AI Phone
Today the most common hardware interface to AI is our phone. Other interfaces have not yet broken through because it is hard to compete with the utility and ease of access that our phones provide. These thoughts led me to look again at the yellowing intecom phone next to the kitchen that once was used to open the front door to the building, but no longer works (everybody calls now anyway).
I wanted to infuse new life into this appliance while building a new interaction method to LLMs in a way that would be useful and unobtrusive.
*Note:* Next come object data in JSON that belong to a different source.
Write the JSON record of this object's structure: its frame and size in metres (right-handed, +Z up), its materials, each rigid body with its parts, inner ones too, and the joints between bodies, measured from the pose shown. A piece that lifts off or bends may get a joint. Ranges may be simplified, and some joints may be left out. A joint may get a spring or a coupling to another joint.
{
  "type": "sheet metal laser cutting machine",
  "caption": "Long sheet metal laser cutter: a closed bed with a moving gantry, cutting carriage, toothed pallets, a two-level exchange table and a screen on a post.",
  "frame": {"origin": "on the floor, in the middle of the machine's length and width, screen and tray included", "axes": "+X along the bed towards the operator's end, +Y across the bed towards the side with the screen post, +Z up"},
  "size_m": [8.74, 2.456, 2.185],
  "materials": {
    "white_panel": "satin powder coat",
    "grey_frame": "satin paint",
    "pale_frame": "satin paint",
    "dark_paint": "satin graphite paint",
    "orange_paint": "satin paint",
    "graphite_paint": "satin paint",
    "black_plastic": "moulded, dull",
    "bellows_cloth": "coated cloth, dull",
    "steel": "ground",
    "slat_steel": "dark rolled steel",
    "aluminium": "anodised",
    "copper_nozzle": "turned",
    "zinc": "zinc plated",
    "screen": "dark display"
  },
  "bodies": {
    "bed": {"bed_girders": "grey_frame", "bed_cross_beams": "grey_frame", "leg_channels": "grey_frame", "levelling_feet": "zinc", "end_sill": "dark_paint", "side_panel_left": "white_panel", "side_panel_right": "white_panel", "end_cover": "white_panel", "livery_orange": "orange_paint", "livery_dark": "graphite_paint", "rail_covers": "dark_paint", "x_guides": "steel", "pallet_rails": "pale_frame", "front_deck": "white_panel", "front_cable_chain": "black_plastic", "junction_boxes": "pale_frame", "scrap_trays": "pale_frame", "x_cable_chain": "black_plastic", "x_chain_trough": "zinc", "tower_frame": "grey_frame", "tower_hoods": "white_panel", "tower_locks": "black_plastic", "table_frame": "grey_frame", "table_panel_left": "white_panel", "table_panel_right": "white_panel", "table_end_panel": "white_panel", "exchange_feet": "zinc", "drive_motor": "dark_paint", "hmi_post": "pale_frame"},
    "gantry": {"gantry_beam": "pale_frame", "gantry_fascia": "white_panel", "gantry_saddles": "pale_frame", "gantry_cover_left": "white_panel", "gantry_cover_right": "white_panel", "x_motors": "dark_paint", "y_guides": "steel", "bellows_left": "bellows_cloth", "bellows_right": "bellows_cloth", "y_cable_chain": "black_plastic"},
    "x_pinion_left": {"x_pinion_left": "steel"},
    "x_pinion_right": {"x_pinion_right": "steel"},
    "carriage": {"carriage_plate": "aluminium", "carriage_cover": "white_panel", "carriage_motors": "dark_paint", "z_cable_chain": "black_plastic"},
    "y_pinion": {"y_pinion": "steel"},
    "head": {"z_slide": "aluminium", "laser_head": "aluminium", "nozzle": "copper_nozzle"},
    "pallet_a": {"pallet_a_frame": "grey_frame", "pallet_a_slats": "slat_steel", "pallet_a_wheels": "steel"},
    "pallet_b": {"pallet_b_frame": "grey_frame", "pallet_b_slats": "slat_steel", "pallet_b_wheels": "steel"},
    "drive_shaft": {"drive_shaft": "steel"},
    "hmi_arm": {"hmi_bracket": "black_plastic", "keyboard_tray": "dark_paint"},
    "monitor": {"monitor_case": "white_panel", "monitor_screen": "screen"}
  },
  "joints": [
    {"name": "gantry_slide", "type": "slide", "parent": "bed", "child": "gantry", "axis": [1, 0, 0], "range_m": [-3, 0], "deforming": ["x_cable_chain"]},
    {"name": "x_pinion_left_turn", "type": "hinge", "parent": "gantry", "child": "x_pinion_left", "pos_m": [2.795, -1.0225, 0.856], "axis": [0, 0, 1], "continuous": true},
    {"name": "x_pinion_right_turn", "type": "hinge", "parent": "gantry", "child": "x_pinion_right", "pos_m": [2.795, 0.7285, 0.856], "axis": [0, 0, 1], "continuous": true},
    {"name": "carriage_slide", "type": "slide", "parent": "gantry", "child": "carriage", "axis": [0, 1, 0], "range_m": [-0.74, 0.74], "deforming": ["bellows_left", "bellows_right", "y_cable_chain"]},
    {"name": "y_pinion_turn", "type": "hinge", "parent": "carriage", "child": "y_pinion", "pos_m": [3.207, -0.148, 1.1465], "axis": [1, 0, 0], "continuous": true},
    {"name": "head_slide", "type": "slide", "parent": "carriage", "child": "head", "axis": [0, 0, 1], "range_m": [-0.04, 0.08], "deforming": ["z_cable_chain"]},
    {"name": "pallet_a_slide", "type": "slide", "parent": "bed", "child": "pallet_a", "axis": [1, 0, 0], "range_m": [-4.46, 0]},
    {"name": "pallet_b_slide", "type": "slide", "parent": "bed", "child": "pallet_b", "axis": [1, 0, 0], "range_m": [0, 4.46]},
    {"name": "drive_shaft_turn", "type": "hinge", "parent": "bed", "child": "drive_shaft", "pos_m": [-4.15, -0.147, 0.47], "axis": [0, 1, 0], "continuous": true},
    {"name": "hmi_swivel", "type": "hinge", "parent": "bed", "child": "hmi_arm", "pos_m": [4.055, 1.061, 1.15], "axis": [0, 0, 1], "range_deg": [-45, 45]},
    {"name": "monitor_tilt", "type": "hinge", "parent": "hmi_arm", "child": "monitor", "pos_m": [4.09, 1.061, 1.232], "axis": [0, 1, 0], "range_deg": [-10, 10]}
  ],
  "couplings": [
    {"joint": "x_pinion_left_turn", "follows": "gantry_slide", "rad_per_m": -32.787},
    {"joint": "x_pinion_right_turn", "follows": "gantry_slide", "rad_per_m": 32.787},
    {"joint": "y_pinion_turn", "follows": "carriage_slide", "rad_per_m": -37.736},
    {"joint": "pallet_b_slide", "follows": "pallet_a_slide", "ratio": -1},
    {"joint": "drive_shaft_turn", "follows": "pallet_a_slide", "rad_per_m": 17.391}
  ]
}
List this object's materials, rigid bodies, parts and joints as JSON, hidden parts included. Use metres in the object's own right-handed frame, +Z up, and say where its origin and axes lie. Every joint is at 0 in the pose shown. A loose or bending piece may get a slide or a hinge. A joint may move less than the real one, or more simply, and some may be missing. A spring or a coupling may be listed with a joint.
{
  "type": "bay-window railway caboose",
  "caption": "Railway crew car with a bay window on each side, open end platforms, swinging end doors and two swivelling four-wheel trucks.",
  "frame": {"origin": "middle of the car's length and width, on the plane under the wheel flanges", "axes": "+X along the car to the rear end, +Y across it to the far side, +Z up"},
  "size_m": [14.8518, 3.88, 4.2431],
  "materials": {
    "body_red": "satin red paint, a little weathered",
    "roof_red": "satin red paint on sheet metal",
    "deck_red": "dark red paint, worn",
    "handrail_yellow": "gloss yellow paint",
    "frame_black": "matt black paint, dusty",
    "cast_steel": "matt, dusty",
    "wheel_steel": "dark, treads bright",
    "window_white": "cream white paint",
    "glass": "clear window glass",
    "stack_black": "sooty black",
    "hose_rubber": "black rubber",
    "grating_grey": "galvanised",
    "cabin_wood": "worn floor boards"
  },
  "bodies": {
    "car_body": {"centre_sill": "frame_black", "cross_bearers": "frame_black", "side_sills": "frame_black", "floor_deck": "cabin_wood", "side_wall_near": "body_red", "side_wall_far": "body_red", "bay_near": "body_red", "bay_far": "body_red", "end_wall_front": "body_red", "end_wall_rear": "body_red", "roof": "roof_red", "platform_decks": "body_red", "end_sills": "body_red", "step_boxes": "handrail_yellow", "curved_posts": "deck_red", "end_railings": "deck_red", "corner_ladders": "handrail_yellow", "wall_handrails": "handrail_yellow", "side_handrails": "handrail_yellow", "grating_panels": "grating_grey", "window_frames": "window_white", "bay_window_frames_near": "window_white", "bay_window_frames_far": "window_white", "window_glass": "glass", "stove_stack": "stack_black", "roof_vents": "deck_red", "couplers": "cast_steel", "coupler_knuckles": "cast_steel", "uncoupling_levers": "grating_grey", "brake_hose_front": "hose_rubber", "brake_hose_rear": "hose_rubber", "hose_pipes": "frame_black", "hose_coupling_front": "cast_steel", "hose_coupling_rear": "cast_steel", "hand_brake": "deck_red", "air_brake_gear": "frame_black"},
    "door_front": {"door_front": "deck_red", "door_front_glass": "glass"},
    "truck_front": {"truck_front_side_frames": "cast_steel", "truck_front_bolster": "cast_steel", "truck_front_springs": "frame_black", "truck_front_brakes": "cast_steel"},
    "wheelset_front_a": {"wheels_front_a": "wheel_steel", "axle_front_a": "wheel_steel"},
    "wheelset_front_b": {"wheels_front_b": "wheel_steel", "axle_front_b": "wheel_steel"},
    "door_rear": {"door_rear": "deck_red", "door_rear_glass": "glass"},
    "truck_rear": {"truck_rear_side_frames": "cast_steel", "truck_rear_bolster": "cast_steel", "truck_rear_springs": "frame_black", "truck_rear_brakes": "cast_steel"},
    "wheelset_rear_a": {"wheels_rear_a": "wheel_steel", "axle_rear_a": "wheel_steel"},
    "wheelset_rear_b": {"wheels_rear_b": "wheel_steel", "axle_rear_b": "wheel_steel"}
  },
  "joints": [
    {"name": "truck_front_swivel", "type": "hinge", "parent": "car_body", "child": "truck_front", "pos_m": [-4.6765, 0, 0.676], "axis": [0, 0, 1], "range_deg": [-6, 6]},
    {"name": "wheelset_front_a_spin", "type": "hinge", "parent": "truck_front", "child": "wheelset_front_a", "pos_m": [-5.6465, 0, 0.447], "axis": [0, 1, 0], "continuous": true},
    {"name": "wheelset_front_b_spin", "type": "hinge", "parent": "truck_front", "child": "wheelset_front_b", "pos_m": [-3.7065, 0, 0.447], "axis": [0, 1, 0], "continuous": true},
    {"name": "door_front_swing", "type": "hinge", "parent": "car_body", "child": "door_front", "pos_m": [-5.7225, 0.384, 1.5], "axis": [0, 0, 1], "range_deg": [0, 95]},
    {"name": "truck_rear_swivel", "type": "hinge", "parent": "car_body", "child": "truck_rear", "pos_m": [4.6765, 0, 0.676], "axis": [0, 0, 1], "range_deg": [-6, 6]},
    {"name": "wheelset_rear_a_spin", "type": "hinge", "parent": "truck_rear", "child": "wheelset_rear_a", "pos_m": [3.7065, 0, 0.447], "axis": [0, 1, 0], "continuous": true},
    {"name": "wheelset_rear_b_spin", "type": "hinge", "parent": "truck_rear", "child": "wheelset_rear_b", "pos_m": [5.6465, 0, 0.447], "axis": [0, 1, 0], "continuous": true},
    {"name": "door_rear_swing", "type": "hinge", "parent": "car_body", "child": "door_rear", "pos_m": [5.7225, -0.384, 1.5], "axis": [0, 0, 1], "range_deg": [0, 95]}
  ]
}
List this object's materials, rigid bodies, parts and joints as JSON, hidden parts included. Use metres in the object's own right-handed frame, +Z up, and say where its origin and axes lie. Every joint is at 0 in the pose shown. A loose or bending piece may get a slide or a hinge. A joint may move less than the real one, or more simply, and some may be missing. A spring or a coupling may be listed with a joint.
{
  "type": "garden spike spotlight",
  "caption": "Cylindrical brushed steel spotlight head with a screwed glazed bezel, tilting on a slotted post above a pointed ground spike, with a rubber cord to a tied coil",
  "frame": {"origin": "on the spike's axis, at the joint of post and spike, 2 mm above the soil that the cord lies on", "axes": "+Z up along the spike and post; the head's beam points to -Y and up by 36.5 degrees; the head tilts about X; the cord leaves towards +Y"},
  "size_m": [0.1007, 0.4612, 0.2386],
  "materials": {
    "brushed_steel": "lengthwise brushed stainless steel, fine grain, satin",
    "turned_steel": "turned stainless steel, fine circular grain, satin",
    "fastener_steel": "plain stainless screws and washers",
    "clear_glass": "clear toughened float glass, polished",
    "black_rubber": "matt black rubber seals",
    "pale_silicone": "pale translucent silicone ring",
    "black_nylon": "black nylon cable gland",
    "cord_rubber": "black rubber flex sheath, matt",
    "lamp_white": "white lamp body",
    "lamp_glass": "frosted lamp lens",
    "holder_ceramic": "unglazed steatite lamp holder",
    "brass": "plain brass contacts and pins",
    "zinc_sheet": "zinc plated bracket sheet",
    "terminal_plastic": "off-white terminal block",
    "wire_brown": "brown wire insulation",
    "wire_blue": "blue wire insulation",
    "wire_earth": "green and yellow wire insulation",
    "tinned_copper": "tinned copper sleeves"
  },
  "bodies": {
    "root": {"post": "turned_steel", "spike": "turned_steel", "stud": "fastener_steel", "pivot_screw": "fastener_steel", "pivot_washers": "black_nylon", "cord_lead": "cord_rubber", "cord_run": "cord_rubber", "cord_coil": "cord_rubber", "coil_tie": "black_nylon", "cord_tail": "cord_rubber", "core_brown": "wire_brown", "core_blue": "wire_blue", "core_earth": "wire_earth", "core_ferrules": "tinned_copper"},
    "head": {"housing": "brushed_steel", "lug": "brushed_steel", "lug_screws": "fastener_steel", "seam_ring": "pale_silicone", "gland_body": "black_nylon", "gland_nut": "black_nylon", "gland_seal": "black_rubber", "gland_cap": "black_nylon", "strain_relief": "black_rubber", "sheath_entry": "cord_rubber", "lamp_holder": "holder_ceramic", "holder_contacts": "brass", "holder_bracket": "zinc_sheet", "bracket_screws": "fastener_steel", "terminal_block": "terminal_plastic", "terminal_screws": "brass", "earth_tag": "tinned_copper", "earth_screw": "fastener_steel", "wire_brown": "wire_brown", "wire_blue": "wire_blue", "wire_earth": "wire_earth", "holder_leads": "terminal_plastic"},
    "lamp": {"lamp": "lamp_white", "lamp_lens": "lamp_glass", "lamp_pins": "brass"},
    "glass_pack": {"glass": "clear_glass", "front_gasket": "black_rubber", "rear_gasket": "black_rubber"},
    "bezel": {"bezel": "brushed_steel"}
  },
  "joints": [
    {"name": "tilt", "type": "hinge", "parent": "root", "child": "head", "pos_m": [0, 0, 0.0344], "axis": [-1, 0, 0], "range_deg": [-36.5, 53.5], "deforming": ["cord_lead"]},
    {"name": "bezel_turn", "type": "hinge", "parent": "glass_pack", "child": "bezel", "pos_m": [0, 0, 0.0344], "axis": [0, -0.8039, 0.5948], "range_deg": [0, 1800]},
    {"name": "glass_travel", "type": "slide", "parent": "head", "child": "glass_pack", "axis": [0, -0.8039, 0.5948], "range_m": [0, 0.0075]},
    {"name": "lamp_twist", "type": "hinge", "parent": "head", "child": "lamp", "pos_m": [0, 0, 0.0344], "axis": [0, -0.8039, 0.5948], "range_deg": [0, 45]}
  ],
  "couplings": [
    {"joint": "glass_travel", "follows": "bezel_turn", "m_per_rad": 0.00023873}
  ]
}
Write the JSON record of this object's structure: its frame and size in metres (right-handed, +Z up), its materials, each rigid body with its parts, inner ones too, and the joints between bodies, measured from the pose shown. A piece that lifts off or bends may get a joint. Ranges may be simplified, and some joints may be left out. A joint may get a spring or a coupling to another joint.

What if you could pick up the phone and immediately speak to an LLM, get the information you need, then hang up.
Hardware
- ESP32-WROOM-32D, the “brain” with WiFi and I2S interface for audio
- MAX98357, DAC chip that drives the speaker
- INMP441, MEMS microphone
Software
- On the ESP32 I run a C++ program that captures and streams audio packets
- A gateway service on my home server acts as middleware, written in Node.js, managing the WebSocket connection to the OpenAI LLM API
Further work
The usefulness of having a wall mounted AI phone is undeniable, and it is kind of surprising that there are no real commercial products in this form factor. In a way it is similar to having a smart speaker in the kitchen, but it feels more private and intentional.
There is obviously much more functionality to add. The number dial pad is just asking to be used. Think wiring MCP tools to different buttons, or more complex n8n automations. There is a lot more to explore here.